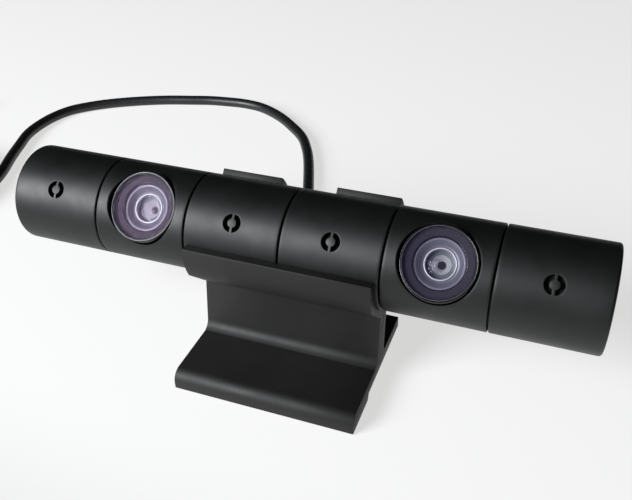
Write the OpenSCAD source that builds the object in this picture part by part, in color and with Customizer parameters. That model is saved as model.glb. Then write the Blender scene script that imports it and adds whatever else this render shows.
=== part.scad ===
// Stereo camera bar in a cradle stand, with its cord. Millimetres.
// X runs along the bar, the optics face -Y and look up by lens_elevation, +Z is up.
// The origin is on the surface it stands on, under the middle of the object.

/* [Bar] */
// Length of one of the six equal segments
segment_l = 30; // [28:0.5:32]
// Outer diameter of the bar
bar_d = 30.8; // [30.6:0.1:31]
// Wall of the outer shells
shell_wall = 1.8; // [1.6:0.1:1.9]
// Open gap between two shells, at the bottom of the groove
seam_gap = 0.5; // [0.2:0.1:0.8]
// Depth of the V groove at each seam
groove_depth = 0.6; // [0.3:0.1:0.8]
// Radius of the edge around each flat end
end_edge_r = 0.9; // [0.5:0.1:1.2]
// Angle of the optics above the horizontal
lens_elevation = 39.6; // [37:0.1:41]

/* [Optics] */
// Diameter of the round openings for the optics
opening_d = 22.4; // [22.2:0.1:22.8]
// Outer diameter of the collar in each opening
collar_d = 21.6; // [21.4:0.1:21.8]
// Diameter of the flat front window
window_d = 20.3; // [20.1:0.1:20.4]
// Height of the window's face over the bar's axis
window_face = 14; // [13.7:0.1:14.2]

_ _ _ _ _

Return all of the data precisely as it appears.

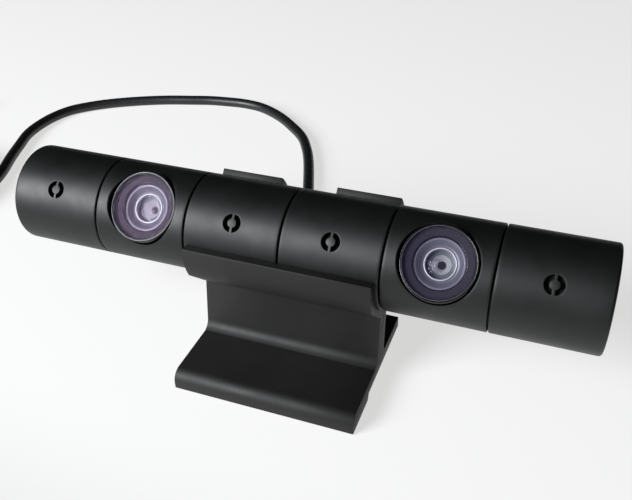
Write the OpenSCAD source that builds the object in this picture part by part, in color and with Customizer parameters. That model is saved as model.glb. Then write the Blender scene script that imports it and adds whatever else this render shows.
=== part.scad ===
// Stereo camera bar in a cradle stand, with its cord. Millimetres.
// X runs along the bar, the optics face -Y and look up by lens_elevation, +Z is up.
// The origin is on the surface it stands on, under the middle of the object.

/* [Bar] */
// Length of one of the six equal segments
segment_l = 30; // [28:0.5:32]
// Outer diameter of the bar
bar_d = 30.8; // [30.6:0.1:31]
// Wall of the outer shells
shell_wall = 1.8; // [1.6:0.1:1.9]
// Open gap between two shells, at the bottom of the groove
seam_gap = 0.5; // [0.2:0.1:0.8]
// Depth of the V groove at each seam
groove_depth = 0.6; // [0.3:0.1:0.8]
// Radius of the edge around each flat end
end_edge_r = 0.9; // [0.5:0.1:1.2]
// Angle of the optics above the horizontal
lens_elevation = 39.6; // [37:0.1:41]

/* [Optics] */
// Diameter of the round openings for the optics
opening_d = 22.4; // [22.2:0.1:22.8]
// Outer diameter of the collar in each opening
collar_d = 21.6; // [21.4:0.1:21.8]
// Diameter of the flat front window
window_d = 20.3; // [20.1:0.1:20.4]
// Height of the window's face over the bar's axis
window_face = 14; // [13.7:0.1:14.2]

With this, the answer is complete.